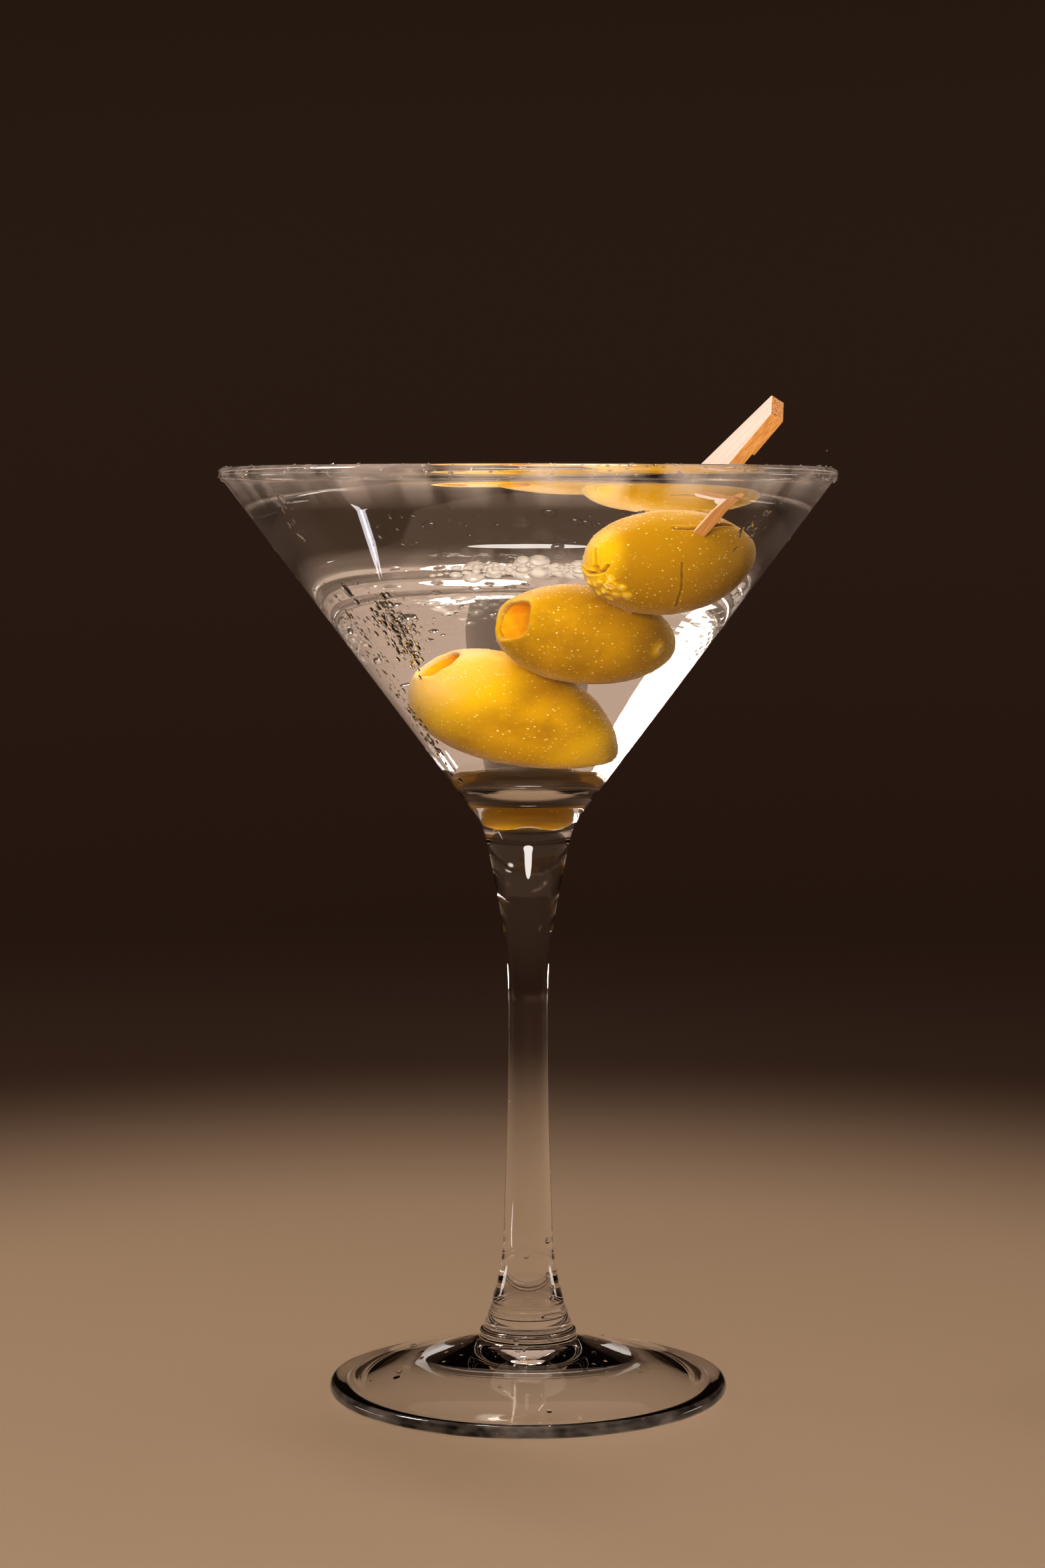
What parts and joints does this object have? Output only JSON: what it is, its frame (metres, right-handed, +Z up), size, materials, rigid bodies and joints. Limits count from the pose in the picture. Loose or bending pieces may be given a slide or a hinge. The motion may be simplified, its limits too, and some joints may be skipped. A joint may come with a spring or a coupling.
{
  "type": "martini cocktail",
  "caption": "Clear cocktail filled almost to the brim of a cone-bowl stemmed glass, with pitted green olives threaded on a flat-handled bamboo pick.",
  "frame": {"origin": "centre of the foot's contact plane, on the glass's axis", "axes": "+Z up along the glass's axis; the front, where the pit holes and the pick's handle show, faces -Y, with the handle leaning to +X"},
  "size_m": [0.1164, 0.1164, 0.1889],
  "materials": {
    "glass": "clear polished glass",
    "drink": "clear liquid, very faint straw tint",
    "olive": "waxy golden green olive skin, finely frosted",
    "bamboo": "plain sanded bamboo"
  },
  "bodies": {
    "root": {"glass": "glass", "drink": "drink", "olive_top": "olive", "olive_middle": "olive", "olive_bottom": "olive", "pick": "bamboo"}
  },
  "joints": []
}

▶ **WHAT NEEDS TO BE DONE**: Everything in the listing above should be restated exactly.

▶ **RESPONSE TO THIS TASK**:
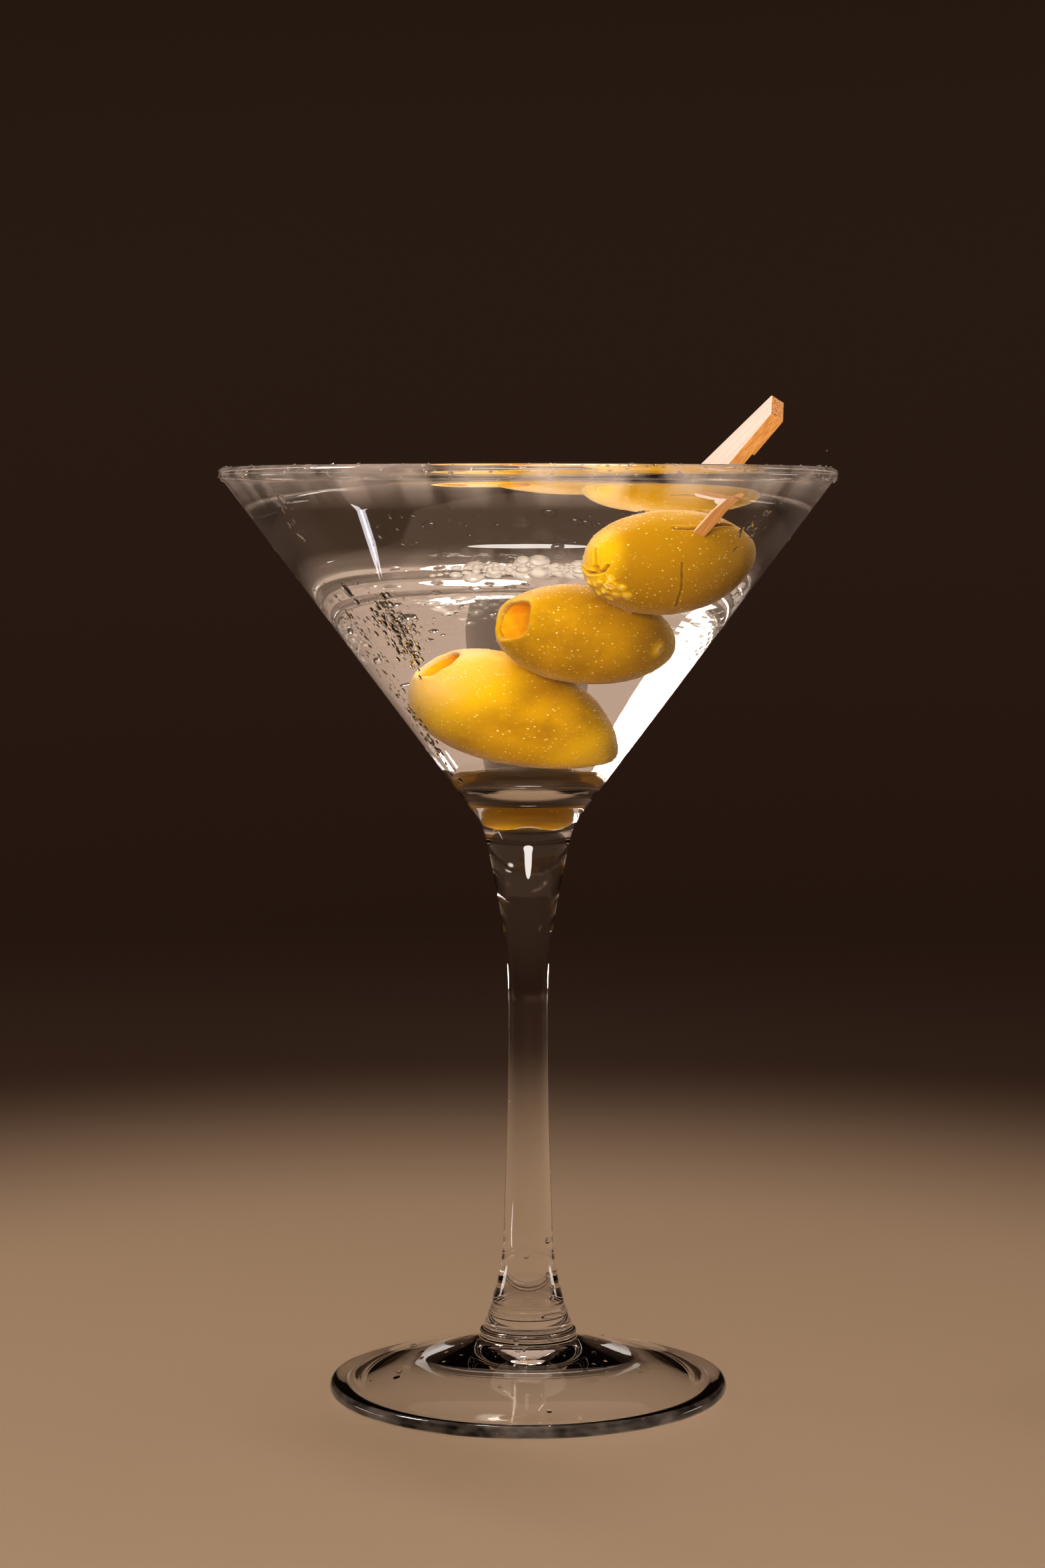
What parts and joints does this object have? Output only JSON: what it is, its frame (metres, right-handed, +Z up), size, materials, rigid bodies and joints. Limits count from the pose in the picture. Loose or bending pieces may be given a slide or a hinge. The motion may be simplified, its limits too, and some joints may be skipped. A joint may come with a spring or a coupling.
{
  "type": "martini cocktail",
  "caption": "Clear cocktail filled almost to the brim of a cone-bowl stemmed glass, with pitted green olives threaded on a flat-handled bamboo pick.",
  "frame": {"origin": "centre of the foot's contact plane, on the glass's axis", "axes": "+Z up along the glass's axis; the front, where the pit holes and the pick's handle show, faces -Y, with the handle leaning to +X"},
  "size_m": [0.1164, 0.1164, 0.1889],
  "materials": {
    "glass": "clear polished glass",
    "drink": "clear liquid, very faint straw tint",
    "olive": "waxy golden green olive skin, finely frosted",
    "bamboo": "plain sanded bamboo"
  },
  "bodies": {
    "root": {"glass": "glass", "drink": "drink", "olive_top": "olive", "olive_middle": "olive", "olive_bottom": "olive", "pick": "bamboo"}
  },
  "joints": []
}